Toreó 30 veces en el coso portuense y triunfó en plazas como Zaragoza o Burgos
Hay ocasiones en que los triunfos llegan tarde, como le sucedió a Luis Rojas Rojitas. Pero al llegar, hacen justicia a toda una carrera como lasuya, que se dio de bruces con la diosa fortuna y con el maldito parné, que diría un castizo. El 15 de enero del año que viene hará su paseíllo más importante. Su brillante y prometedora trayectoria como novillero allá por los años 60 no pudo cristalizar en unos tiempos donde los más humildes tenían muy difícil llegar a lo más alto.

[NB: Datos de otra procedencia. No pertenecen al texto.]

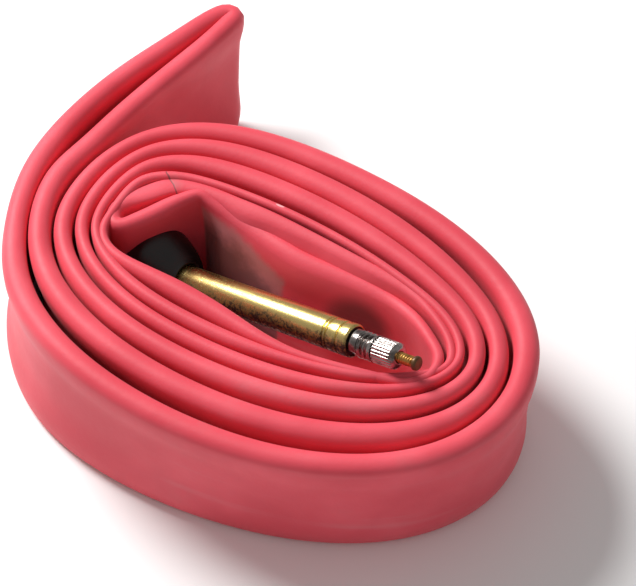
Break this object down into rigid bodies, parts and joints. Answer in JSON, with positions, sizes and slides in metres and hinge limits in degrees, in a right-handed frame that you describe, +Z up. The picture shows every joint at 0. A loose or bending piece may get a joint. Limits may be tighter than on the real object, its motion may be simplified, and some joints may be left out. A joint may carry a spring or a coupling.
{
  "type": "bicycle inner tube",
  "caption": "Flattened latex bicycle inner tube, folded double and rolled on edge into an oval roll, with its metal valve lying in the middle.",
  "frame": {"origin": "on the floor, under the middle of the whole roll's box", "axes": "+Z up out of the roll's edges, +X along the roll's long axis towards the valve's tip, +Y towards the loop that stands away from the roll"},
  "size_m": [0.1022, 0.091, 0.0314],
  "materials": {
    "latex": "matte pink latex, faintly powdered",
    "black_rubber": "smooth black rubber",
    "seal_rubber": "black seal rubber",
    "stem_brass": "smooth brass, spotted with tarnish",
    "pin_brass": "plain turned brass",
    "nickel": "bright nickel plate"
  },
  "bodies": {
    "tube_and_stem": {"tube": "latex", "valve_base": "black_rubber", "valve_stem": "stem_brass", "core_seal": "seal_rubber", "core_body": "nickel"},
    "pin": {"valve_pin": "pin_brass", "pin_seal": "seal_rubber"},
    "nut": {"lock_nut": "nickel"}
  },
  "joints": [
    {"name": "nut_turn", "type": "hinge", "parent": "tube_and_stem", "child": "nut", "pos_m": [0.02969, -0.01768, 0.02823], "axis": [0.9426, -0.1377, 0.3042], "range_deg": [0, 1621]},
    {"name": "pin_slide", "type": "slide", "parent": "tube_and_stem", "child": "pin", "axis": [0.9426, -0.1377, 0.3042], "range_m": [-0.00225, 0]}
  ],
  "couplings": [
    {"joint": "nut_turn", "follows": "pin_slide", "rad_per_m": -12566}
  ]
}
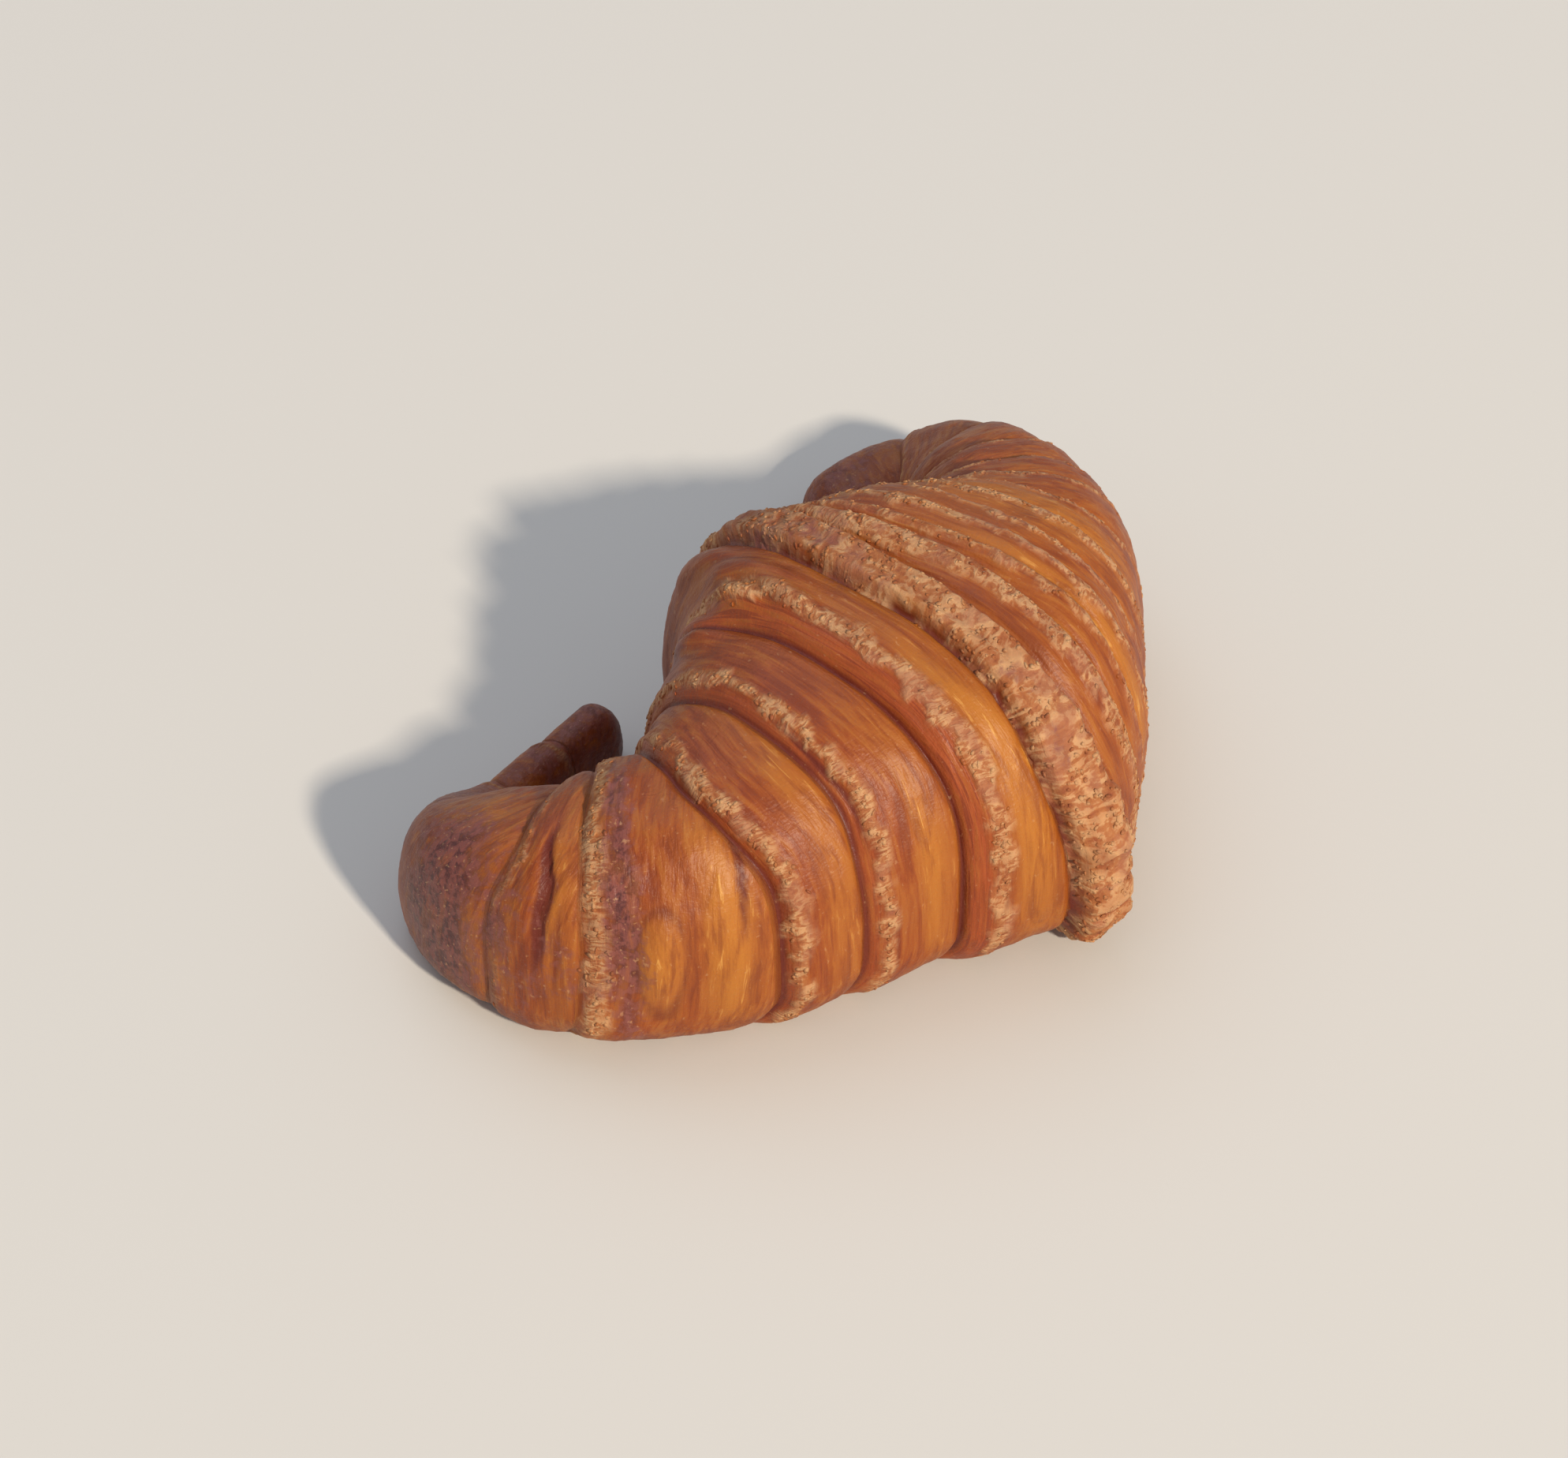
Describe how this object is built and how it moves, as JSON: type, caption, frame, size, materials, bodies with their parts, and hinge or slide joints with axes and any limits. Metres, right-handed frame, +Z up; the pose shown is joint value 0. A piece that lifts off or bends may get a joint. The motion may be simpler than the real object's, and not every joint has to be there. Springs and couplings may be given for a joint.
{
  "type": "croissant",
  "caption": "Baked butter croissant with puffed rolled layers, a fat belly and two curled horns, lying on its flat base.",
  "frame": {"origin": "on the surface it lies on, under the middle of the bounding box", "axes": "+X from horn to horn, +Y the way the horn tips curl, -Y the way the belly bulges, +Z up"},
  "size_m": [0.156, 0.1078, 0.0569],
  "materials": {
    "baked_crust": "egg-washed, oven-browned laminated crust: golden orange, dark red-brown in the grooves, pale and flaky on the layer edges, satin"
  },
  "bodies": {
    "root": {"croissant": "baked_crust"}
  },
  "joints": []
}
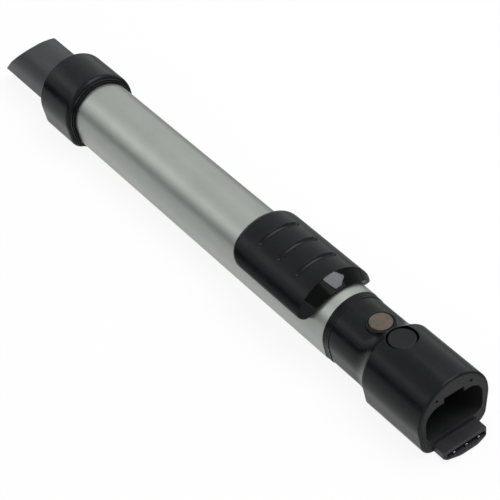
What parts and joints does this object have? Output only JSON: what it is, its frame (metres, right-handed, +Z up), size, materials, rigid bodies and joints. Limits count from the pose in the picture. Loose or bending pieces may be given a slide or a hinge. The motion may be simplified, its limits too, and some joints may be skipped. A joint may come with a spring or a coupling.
{
  "type": "telescopic vacuum wand",
  "caption": "Telescopic vacuum cleaner wand with a D-shaped aluminium tube, a slider grip that frees the inner tube, and a powered socket for the hose handle.",
  "frame": {"origin": "on the surface that the wand lies on, below the middle of the collapsed wand", "axes": "+X along the wand towards the mouth of the handle socket, +Y across it, +Z up through the slider grip"},
  "size_m": [0.6026, 0.066, 0.0653],
  "materials": {
    "satin_aluminium": "satin anodised",
    "charcoal_tube": "dark anodised",
    "black_plastic": "fine semi-matt",
    "gloss_black": "polished",
    "grey_arrow": "polished",
    "liner_plastic": "matt",
    "seal_rubber": "matt",
    "steel": "plain",
    "silver_cap": "spun",
    "contact_metal": "plated"
  },
  "bodies": {
    "wand": {"outer_tube": "satin_aluminium", "end_collar": "black_plastic", "collar_screws": "steel", "guide_bush": "liner_plastic", "wiper_seal": "seal_rubber", "latch_housing": "liner_plastic", "lock_spring": "steel", "socket_housing": "black_plastic", "neck_screws": "steel", "neck_seal": "seal_rubber", "socket_liner": "liner_plastic", "liner_screws": "steel", "plug_tongue": "black_plastic", "contact_pins": "contact_metal", "catch_pin": "steel", "release_spring": "steel", "switch_body": "liner_plastic", "switch_spring": "steel", "spring_anchor": "steel", "anchor_rivets": "steel", "grip_springs": "steel"},
    "slider": {"slider_grip": "black_plastic", "grip_front": "gloss_black", "grip_arrow": "grey_arrow", "slider_shoe": "liner_plastic", "release_strip": "steel", "strip_rivets": "steel"},
    "lock": {"lock_bolt": "steel"},
    "inner": {"inner_tube": "charcoal_tube", "rear_glide": "liner_plastic", "rear_seal": "seal_rubber", "floor_connector": "liner_plastic", "floor_contacts": "contact_metal"},
    "release": {"release_button": "gloss_black"},
    "catch": {"handle_catch": "liner_plastic"},
    "switch": {"switch_cap": "silver_cap"}
  },
  "joints": [
    {"name": "telescope", "type": "slide", "parent": "wand", "child": "inner", "axis": [-1, 0, 0], "range_m": [0, 0.252]},
    {"name": "grip_slide", "type": "slide", "parent": "wand", "child": "slider", "axis": [1, 0, 0], "range_m": [0, 0.008], "stiffness_N_per_m": 400, "springref_m": -0.006, "deforming": ["grip_springs"]},
    {"name": "lock_lift", "type": "slide", "parent": "wand", "child": "lock", "axis": [0, 0, 1], "range_m": [0, 0.0024], "deforming": ["lock_spring"]},
    {"name": "release_press", "type": "slide", "parent": "wand", "child": "release", "axis": [0, 0, -1], "range_m": [0, 0.002], "stiffness_N_per_m": 600, "springref_m": -0.002, "deforming": ["release_spring"]},
    {"name": "catch_rock", "type": "hinge", "parent": "wand", "child": "catch", "pos_m": [0.24975, 0, 0.0516], "axis": [0, -1, 0], "range_deg": [0, 6.2]},
    {"name": "switch_press", "type": "slide", "parent": "wand", "child": "switch", "axis": [0, 0, -1], "range_m": [0, 0.0016], "stiffness_N_per_m": 600, "springref_m": -0.002, "deforming": ["switch_spring"]}
  ],
  "couplings": [
    {"joint": "lock_lift", "follows": "grip_slide", "ratio": 0.3},
    {"joint": "catch_rock", "follows": "release_press", "rad_per_m": 53.763}
  ]
}
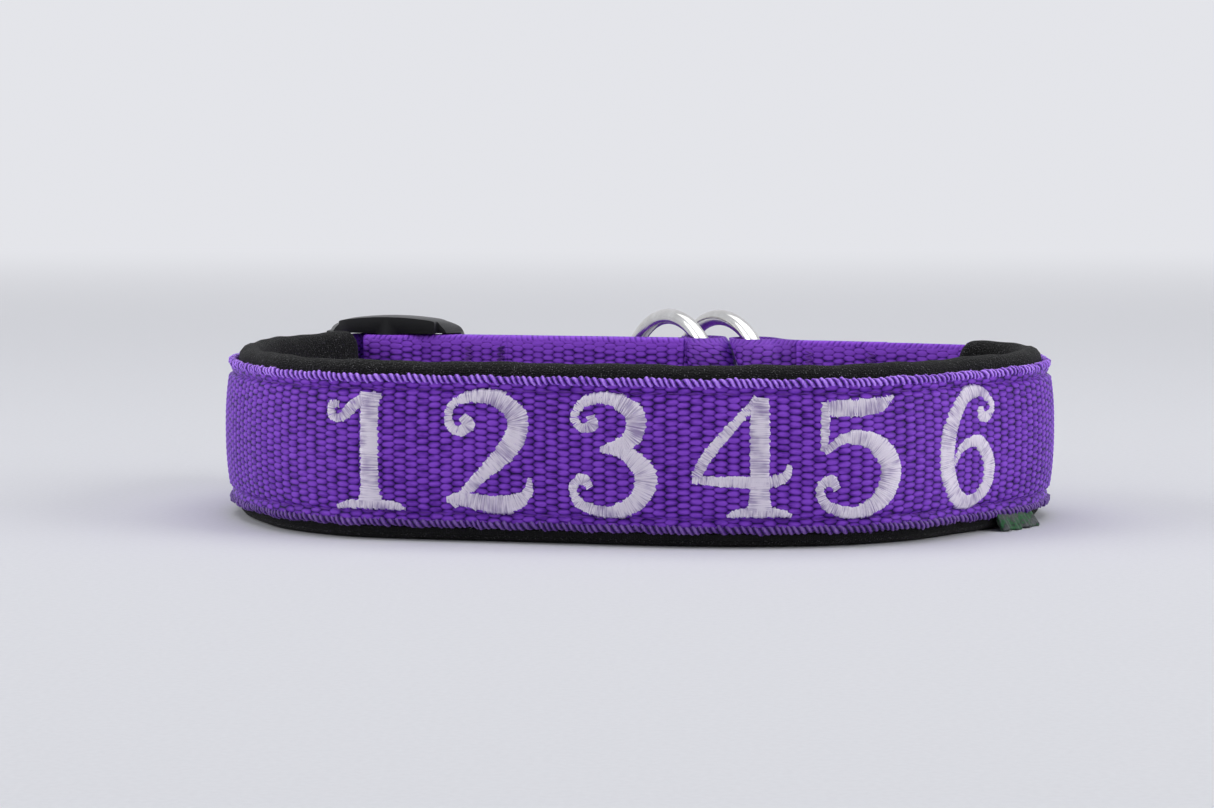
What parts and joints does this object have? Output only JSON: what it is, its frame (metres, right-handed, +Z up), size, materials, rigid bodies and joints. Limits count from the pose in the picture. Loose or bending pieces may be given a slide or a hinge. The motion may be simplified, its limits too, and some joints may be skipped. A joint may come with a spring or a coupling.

Como si fuera un auténtico acto de desagravio, sus paisanos de la peña José Luis Galloso le brindarán un merecido homenaje durante la entrega de premios de la última temporada taurina. Allí compartirá cartel con figuras de la talla de José María Manazanares hijo. Será casi igual de emocionante que cuando formara terna con Sebastián Palomo Linares el 18 de julio de 1965 en su querida plaza de toros de El Puerto, donde toreó en 30 ocasiones, saliendo muchas de ellas a hombros por la Puerta Grande: la misma que también abrió en otros cosos de renombre como Burgos, Salamanca y Zaragoza. Pero el día en que el mundo taurino portuense le rinda tributo, Rojitas no se sentirá extraño en el centro de ese ruedo metafórico que será el museo de Galloso, pues, según sus propias palabras: “el que se siente torero, lo sigue siendo hasta que muera, con o sin el traje de luces”.
Lo mismo puede decirse a inversa. Rojitas ya era torero cua ndo su madre lo parió en el callejón Espelete, y así lo expresó desde que en el colegio del Hospitalito jugaba solo a torear mientras sus compañeros practicaban el fútbol. Imbuido por el ambiente taurino de la ciudad, soñaba con seguir la estela del también portuense Miguel del Pino, con quien fraguó una bonita amistad. Soñó con tener un Mercedes un cortijo y una ganadería, como los mejores espadas y, pese a que la mala suerte le alejó de los ruedos, el toreo le abrió las puertas a una exitosa vida laboral al frente de una empresa de construcción.
Los años transcurridos no han borrado en los aficionados el recuerdo de un novillero valiente y hábil con el capote y el estoque. Un torero orgulloso que sobre el albero descargaba la rabia de verse despreciado por tantos señoritos.